> What is asked: Return all of the entries exactly as written.

> Records to use:
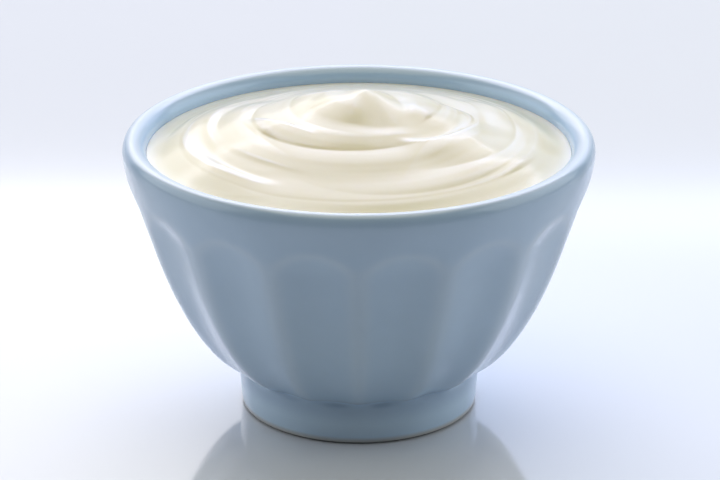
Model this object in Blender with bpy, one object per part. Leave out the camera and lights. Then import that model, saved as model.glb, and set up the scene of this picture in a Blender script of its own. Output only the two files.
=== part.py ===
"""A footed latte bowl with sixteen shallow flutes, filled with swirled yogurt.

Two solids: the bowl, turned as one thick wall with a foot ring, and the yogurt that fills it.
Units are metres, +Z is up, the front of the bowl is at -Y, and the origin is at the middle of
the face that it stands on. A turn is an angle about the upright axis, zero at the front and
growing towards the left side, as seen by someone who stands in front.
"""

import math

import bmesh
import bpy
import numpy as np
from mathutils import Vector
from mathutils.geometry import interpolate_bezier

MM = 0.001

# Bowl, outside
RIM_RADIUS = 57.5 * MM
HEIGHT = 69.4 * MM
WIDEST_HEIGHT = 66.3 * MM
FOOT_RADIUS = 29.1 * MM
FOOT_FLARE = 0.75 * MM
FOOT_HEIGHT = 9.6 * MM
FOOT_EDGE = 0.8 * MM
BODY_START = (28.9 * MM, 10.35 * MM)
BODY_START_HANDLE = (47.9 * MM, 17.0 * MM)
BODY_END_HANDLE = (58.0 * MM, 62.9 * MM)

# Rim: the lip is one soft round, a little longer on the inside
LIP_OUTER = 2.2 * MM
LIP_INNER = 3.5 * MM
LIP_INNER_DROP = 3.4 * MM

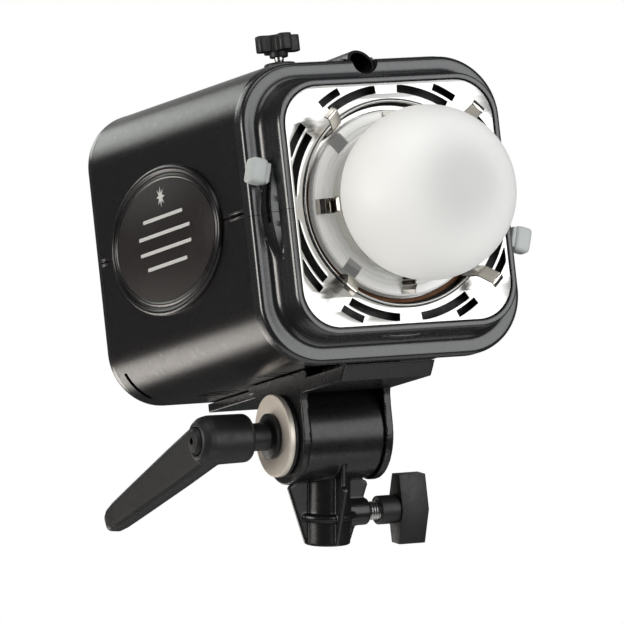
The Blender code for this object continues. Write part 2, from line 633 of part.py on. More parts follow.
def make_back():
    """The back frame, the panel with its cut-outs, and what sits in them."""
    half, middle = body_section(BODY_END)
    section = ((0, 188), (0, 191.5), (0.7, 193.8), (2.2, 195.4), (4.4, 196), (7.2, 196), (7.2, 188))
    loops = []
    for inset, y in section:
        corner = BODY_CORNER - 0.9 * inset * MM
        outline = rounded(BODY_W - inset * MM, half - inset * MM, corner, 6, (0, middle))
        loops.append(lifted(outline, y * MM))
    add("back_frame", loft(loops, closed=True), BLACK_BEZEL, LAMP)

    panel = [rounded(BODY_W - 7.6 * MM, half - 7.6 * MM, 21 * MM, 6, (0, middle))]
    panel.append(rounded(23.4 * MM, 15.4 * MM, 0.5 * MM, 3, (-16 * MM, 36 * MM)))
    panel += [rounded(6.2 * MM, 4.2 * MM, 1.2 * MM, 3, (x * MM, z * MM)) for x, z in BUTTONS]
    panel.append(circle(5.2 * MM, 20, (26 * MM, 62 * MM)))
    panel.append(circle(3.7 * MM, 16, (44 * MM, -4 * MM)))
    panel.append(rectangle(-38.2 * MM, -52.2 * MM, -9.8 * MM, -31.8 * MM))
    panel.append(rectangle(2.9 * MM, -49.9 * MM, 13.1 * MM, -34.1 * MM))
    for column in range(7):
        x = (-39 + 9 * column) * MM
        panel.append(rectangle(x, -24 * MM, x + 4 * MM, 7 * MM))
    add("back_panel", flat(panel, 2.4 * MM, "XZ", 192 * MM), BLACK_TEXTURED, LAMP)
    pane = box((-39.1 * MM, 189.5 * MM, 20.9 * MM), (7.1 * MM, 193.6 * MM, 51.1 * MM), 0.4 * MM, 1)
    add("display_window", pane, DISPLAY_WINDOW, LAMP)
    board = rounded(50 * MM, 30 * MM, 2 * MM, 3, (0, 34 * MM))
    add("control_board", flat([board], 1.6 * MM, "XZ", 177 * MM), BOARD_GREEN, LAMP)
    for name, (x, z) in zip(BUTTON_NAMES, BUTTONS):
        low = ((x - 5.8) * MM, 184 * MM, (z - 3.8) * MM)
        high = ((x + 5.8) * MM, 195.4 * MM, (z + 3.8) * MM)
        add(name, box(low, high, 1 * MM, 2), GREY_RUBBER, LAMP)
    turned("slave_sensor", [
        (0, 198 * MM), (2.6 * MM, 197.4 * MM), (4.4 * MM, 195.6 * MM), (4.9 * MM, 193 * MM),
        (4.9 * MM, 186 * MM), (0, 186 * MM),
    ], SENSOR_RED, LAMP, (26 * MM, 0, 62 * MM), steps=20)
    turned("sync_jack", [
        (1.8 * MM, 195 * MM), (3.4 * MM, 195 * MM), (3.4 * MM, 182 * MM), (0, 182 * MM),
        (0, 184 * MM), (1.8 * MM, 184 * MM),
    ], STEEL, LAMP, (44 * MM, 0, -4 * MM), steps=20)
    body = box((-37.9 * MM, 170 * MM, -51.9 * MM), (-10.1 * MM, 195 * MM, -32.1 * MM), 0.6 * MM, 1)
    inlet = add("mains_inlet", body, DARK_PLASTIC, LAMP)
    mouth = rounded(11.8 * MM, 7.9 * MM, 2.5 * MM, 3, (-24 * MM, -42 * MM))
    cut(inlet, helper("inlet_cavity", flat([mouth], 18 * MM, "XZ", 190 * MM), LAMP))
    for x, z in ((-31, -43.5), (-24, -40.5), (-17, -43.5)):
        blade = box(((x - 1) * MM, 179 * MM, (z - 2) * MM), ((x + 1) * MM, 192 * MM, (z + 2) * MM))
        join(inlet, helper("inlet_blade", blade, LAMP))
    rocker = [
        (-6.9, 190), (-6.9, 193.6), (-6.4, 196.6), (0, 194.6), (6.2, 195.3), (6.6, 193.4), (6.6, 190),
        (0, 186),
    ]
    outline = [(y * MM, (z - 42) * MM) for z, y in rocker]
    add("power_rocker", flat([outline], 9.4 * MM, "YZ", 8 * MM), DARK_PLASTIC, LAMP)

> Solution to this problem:
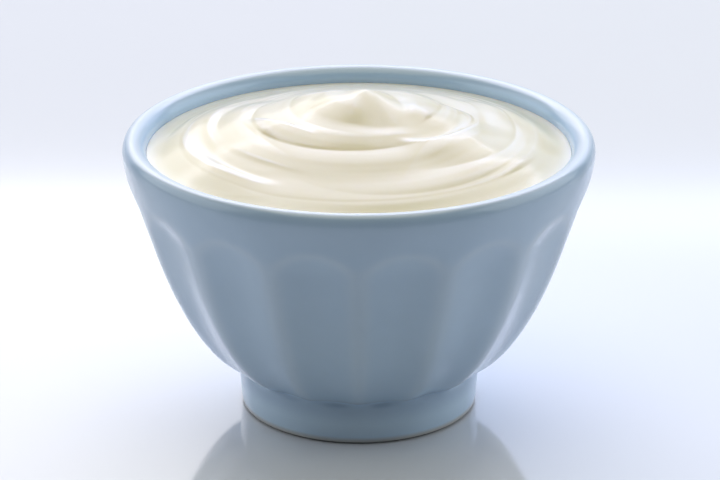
Model this object in Blender with bpy, one object per part. Leave out the camera and lights. Then import that model, saved as model.glb, and set up the scene of this picture in a Blender script of its own. Output only the two files.
=== part.py ===
"""A footed latte bowl with sixteen shallow flutes, filled with swirled yogurt.

Two solids: the bowl, turned as one thick wall with a foot ring, and the yogurt that fills it.
Units are metres, +Z is up, the front of the bowl is at -Y, and the origin is at the middle of
the face that it stands on. A turn is an angle about the upright axis, zero at the front and
growing towards the left side, as seen by someone who stands in front.
"""

import math

import bmesh
import bpy
import numpy as np
from mathutils import Vector
from mathutils.geometry import interpolate_bezier

MM = 0.001

# Bowl, outside
RIM_RADIUS = 57.5 * MM
HEIGHT = 69.4 * MM
WIDEST_HEIGHT = 66.3 * MM
FOOT_RADIUS = 29.1 * MM
FOOT_FLARE = 0.75 * MM
FOOT_HEIGHT = 9.6 * MM
FOOT_EDGE = 0.8 * MM
BODY_START = (28.9 * MM, 10.35 * MM)
BODY_START_HANDLE = (47.9 * MM, 17.0 * MM)
BODY_END_HANDLE = (58.0 * MM, 62.9 * MM)

# Rim: the lip is one soft round, a little longer on the inside
LIP_OUTER = 2.2 * MM
LIP_INNER = 3.5 * MM
LIP_INNER_DROP = 3.4 * MM

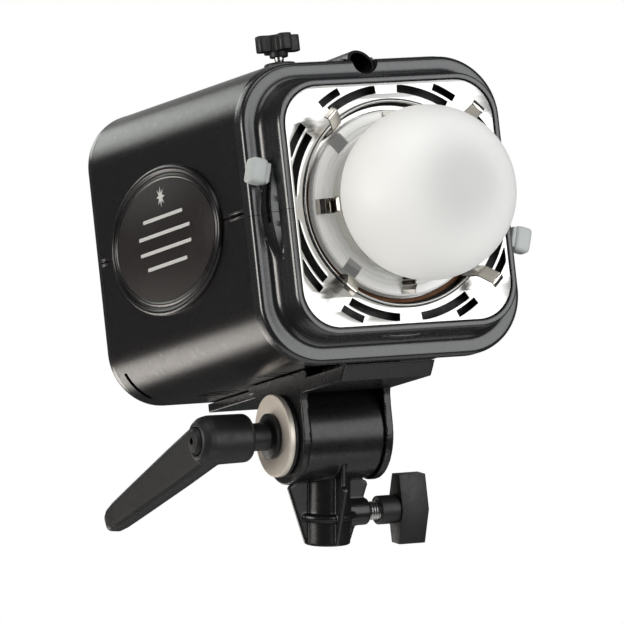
The Blender code for this object continues. Write part 2, from line 633 of part.py on. More parts follow.
def make_back():
    """The back frame, the panel with its cut-outs, and what sits in them."""
    half, middle = body_section(BODY_END)
    section = ((0, 188), (0, 191.5), (0.7, 193.8), (2.2, 195.4), (4.4, 196), (7.2, 196), (7.2, 188))
    loops = []
    for inset, y in section:
        corner = BODY_CORNER - 0.9 * inset * MM
        outline = rounded(BODY_W - inset * MM, half - inset * MM, corner, 6, (0, middle))
        loops.append(lifted(outline, y * MM))
    add("back_frame", loft(loops, closed=True), BLACK_BEZEL, LAMP)

    panel = [rounded(BODY_W - 7.6 * MM, half - 7.6 * MM, 21 * MM, 6, (0, middle))]
    panel.append(rounded(23.4 * MM, 15.4 * MM, 0.5 * MM, 3, (-16 * MM, 36 * MM)))
    panel += [rounded(6.2 * MM, 4.2 * MM, 1.2 * MM, 3, (x * MM, z * MM)) for x, z in BUTTONS]
    panel.append(circle(5.2 * MM, 20, (26 * MM, 62 * MM)))
    panel.append(circle(3.7 * MM, 16, (44 * MM, -4 * MM)))
    panel.append(rectangle(-38.2 * MM, -52.2 * MM, -9.8 * MM, -31.8 * MM))
    panel.append(rectangle(2.9 * MM, -49.9 * MM, 13.1 * MM, -34.1 * MM))
    for column in range(7):
        x = (-39 + 9 * column) * MM
        panel.append(rectangle(x, -24 * MM, x + 4 * MM, 7 * MM))
    add("back_panel", flat(panel, 2.4 * MM, "XZ", 192 * MM), BLACK_TEXTURED, LAMP)
    pane = box((-39.1 * MM, 189.5 * MM, 20.9 * MM), (7.1 * MM, 193.6 * MM, 51.1 * MM), 0.4 * MM, 1)
    add("display_window", pane, DISPLAY_WINDOW, LAMP)
    board = rounded(50 * MM, 30 * MM, 2 * MM, 3, (0, 34 * MM))
    add("control_board", flat([board], 1.6 * MM, "XZ", 177 * MM), BOARD_GREEN, LAMP)
    for name, (x, z) in zip(BUTTON_NAMES, BUTTONS):
        low = ((x - 5.8) * MM, 184 * MM, (z - 3.8) * MM)
        high = ((x + 5.8) * MM, 195.4 * MM, (z + 3.8) * MM)
        add(name, box(low, high, 1 * MM, 2), GREY_RUBBER, LAMP)
    turned("slave_sensor", [
        (0, 198 * MM), (2.6 * MM, 197.4 * MM), (4.4 * MM, 195.6 * MM), (4.9 * MM, 193 * MM),
        (4.9 * MM, 186 * MM), (0, 186 * MM),
    ], SENSOR_RED, LAMP, (26 * MM, 0, 62 * MM), steps=20)
    turned("sync_jack", [
        (1.8 * MM, 195 * MM), (3.4 * MM, 195 * MM), (3.4 * MM, 182 * MM), (0, 182 * MM),
        (0, 184 * MM), (1.8 * MM, 184 * MM),
    ], STEEL, LAMP, (44 * MM, 0, -4 * MM), steps=20)
    body = box((-37.9 * MM, 170 * MM, -51.9 * MM), (-10.1 * MM, 195 * MM, -32.1 * MM), 0.6 * MM, 1)
    inlet = add("mains_inlet", body, DARK_PLASTIC, LAMP)
    mouth = rounded(11.8 * MM, 7.9 * MM, 2.5 * MM, 3, (-24 * MM, -42 * MM))
    cut(inlet, helper("inlet_cavity", flat([mouth], 18 * MM, "XZ", 190 * MM), LAMP))
    for x, z in ((-31, -43.5), (-24, -40.5), (-17, -43.5)):
        blade = box(((x - 1) * MM, 179 * MM, (z - 2) * MM), ((x + 1) * MM, 192 * MM, (z + 2) * MM))
        join(inlet, helper("inlet_blade", blade, LAMP))
    rocker = [
        (-6.9, 190), (-6.9, 193.6), (-6.4, 196.6), (0, 194.6), (6.2, 195.3), (6.6, 193.4), (6.6, 190),
        (0, 186),
    ]
    outline = [(y * MM, (z - 42) * MM) for z, y in rocker]
    add("power_rocker", flat([outline], 9.4 * MM, "YZ", 8 * MM), DARK_PLASTIC, LAMP)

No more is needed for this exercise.